Â
      Ada sebuah kisah klasik tentang uang yang menyindir bagaimana bodohnya orang-orang yang hidup saat ini. Sebut saja Bahlul, ia seorang pekerja biasa yang hidup layaknya karyawan dan mendapat gaji bulanan. Ia memiliki rencana dan keinginan untuk dapat keliling dunia saat pensiun 30 tahun lagi dengan menabung uang hasil kerja kerasnya dari bulan ke bulan. Jadilah ia menabung hasil kerjanya setiap bulan di dalam lemari besar di rumahnya.
      Gajinya sebulan saat itu cukup untuk membeli satu ekor sapi, jumlah yang tentu cukup besar sehingga tak heran kalau ia berencana berkeliling dunia. Ia selalu menyisihkan uang untuk ditabung setelah menerima gaji bulanan. Sepuluh tahun pun berlalu, ada perasaan tak enak yang yang disimpannya. Gajinya dalam sebulan 10 tahun yang lalu cukup untuk membeli satu ekor sapi namun kini dengan jumlah uang yang sama ia hanya dapat membeli satu ekor kambing. Pikirannya kalut, tapi ia tetap berusaha positif thinking, mungkin memang zamannya sedang sulit, nanti toh lama kelamaan akan membaik.

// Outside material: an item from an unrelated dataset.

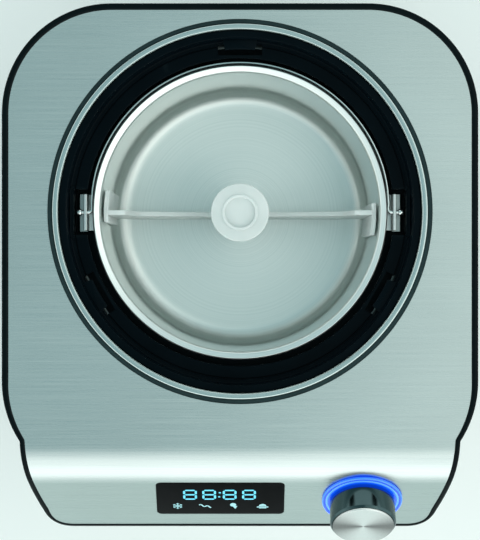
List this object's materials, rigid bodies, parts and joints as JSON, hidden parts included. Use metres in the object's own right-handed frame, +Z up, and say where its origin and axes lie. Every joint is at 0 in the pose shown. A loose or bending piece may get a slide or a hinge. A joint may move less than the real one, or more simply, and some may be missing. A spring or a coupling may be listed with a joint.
{
  "type": "ice cream maker",
  "caption": "Upright countertop ice cream maker with steel deck, lift-out bowl with bail, turning paddle, sloped display panel and lit push-and-turn knob",
  "frame": {"origin": "middle of the machine's footprint box, on the surface it stands on", "axes": "+Z up, -Y towards the sloping display panel, +X to the right seen from the front"},
  "size_m": [0.286, 0.3342, 0.3586],
  "materials": {
    "deck_steel": "satin",
    "panel_steel": "satin",
    "frame_black": "gloss",
    "housing_black": "satin",
    "collar_black": "satin",
    "well_metal": "satin",
    "bowl_metal": "satin",
    "wire_steel": "polished",
    "small_steel": "satin",
    "paddle_frosted": "satin",
    "knob_dark": "gloss",
    "knob_face": "satin",
    "ring_blue": "gloss",
    "window_black": "gloss",
    "rubber_black": "matte",
    "copper": "satin",
    "foam_cream": "matte",
    "black_steel": "satin",
    "grey_plastic": "satin",
    "nylon_white": "satin",
    "board_green": "satin"
  },
  "bodies": {
    "machine": {"base_tray": "housing_black", "capillary_tube": "copper", "compressor": "black_steel", "compressor_base": "black_steel", "compressor_grommet_1": "rubber_black", "compressor_grommet_2": "rubber_black", "compressor_grommet_3": "rubber_black", "compressor_grommet_4": "rubber_black", "condenser": "black_steel", "console_frame": "frame_black", "cooling_well": "well_metal", "cord_gland": "rubber_black", "cover_screw_1": "small_steel", "cover_screw_2": "small_steel", "cover_screw_3": "small_steel", "cover_screw_4": "small_steel", "deck_cover": "deck_steel", "discharge_pipe": "copper", "display_board": "board_green", "display_window": "window_black", "drive_motor": "black_steel", "encoder_body": "grey_plastic", "evaporator_coil": "copper", "fan_motor": "black_steel", "fan_shroud": "grey_plastic", "filter_dryer": "copper", "foot_front_left": "rubber_black", "foot_front_right": "rubber_black", "foot_rear_left": "rubber_black", "foot_rear_right": "rubber_black", "front_panel": "panel_steel", "gearbox_cover": "grey_plastic", "gearbox_housing": "grey_plastic", "heater_mat": "nylon_white", "knob_light_ring": "ring_blue", "liquid_pipe": "copper", "outer_shell": "housing_black", "power_board": "board_green", "rear_vent_cover": "housing_black", "shaft_bearing": "copper", "shaft_seal": "rubber_black", "shelf_plate": "small_steel", "suction_pipe": "copper", "well_collar": "collar_black", "well_insulation": "foam_cream"},
    "bowl": {"bowl": "bowl_metal", "bowl_lug_left": "small_steel", "bowl_lug_right": "small_steel"},
    "bail": {"bail_handle": "wire_steel"},
    "paddle_carrier": {"paddle_bush": "nylon_white"},
    "paddle": {"paddle": "paddle_frosted"},
    "drive_train": {"drive_shaft": "small_steel", "output_gear": "nylon_white"},
    "idler": {"idler_gear": "nylon_white"},
    "motor_rotor": {"motor_pinion": "small_steel"},
    "fan": {"fan_blade": "nylon_white"},
    "knob_plunger": {"encoder_plunger": "nylon_white"},
    "knob": {"knob_shaft": "small_steel", "knob_body": "knob_dark", "knob_cap": "knob_face"}
  },
  "joints": [
    {"name": "bowl_lift", "type": "slide", "parent": "machine", "child": "bowl", "axis": [0, 0, 1], "range_m": [0, 0.18]},
    {"name": "bail_swing", "type": "hinge", "parent": "bowl", "child": "bail", "pos_m": [0, 0.03509, 0.3365], "axis": [1, 0, 0], "range_deg": [0, 180]},
    {"name": "paddle_lift", "type": "slide", "parent": "bowl", "child": "paddle_carrier", "axis": [0, 0, 1], "range_m": [0, 0.125]},
    {"name": "paddle_spin", "type": "hinge", "parent": "paddle_carrier", "child": "paddle", "pos_m": [0, 0.03509, 0.3], "axis": [0, 0, 1], "continuous": true},
    {"name": "drive_turn", "type": "hinge", "parent": "machine", "child": "drive_train", "pos_m": [0, 0.03509, 0.19], "axis": [0, 0, 1], "continuous": true},
    {"name": "idler_turn", "type": "hinge", "parent": "machine", "child": "idler", "pos_m": [0.0486, 0.03509, 0.188], "axis": [0, 0, 1], "continuous": true},
    {"name": "motor_turn", "type": "hinge", "parent": "machine", "child": "motor_rotor", "pos_m": [0.0774, 0.03509, 0.188], "axis": [0, 0, 1], "continuous": true},
    {"name": "fan_spin", "type": "hinge", "parent": "machine", "child": "fan", "pos_m": [0.04, 0.12079, 0.0746], "axis": [0, 1, 0], "continuous": true},
    {"name": "knob_push", "type": "slide", "parent": "machine", "child": "knob_plunger", "axis": [0, 0.766, -0.6428], "range_m": [0, 0.0015], "stiffness_N_per_m": 1500, "springref_m": -0.001},
    {"name": "knob_turn", "type": "hinge", "parent": "knob_plunger", "child": "knob", "pos_m": [0.0747, -0.14013, 0.32995], "axis": [0, -0.766, 0.6428], "continuous": true}
  ],
  "couplings": [
    {"joint": "paddle_spin", "follows": "drive_turn", "ratio": 1},
    {"joint": "idler_turn", "follows": "drive_turn", "ratio": -1.25},
    {"joint": "motor_turn", "follows": "drive_turn", "ratio": 3.75}
  ]
}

      10 tahun lagi berlalu, yang berarti total sudah 20 tahun terlewatkan. Gajinya dalam sebulan tak lagi setara dengan satu ekor kambing, kini dengan jumlah uang yang sama ia hanya dapat membeli satu ekor ayam. Khayalannya yang dahulu selalu membayangkan untuk berkeliling eropa setelah pensiun kandas sudah. Apalagi dia juga ingin menyimpan uang untuk kuliah anaknya yang sebentar lagi akan lulus SMA. Duh, kenapa kondisi tak membaik, ia pun bertanya kesana kemari, kepada ahli-ahli dan penasehat ekonomi terkenal untuk membantunya mengelola keuangan agar tetap dapat mempertahankan cita-citanya berkeliling dunia pensiun nanti. Alhasil, ia diberi nasehat supaya bisa berinvestasi dan membuka usaha lain di samping pekerjaan utamanya. Hasil yang di dapat cukup baik bahkan setara dengan gaji utamanya saat bekerja. Ia pun optimis kembali.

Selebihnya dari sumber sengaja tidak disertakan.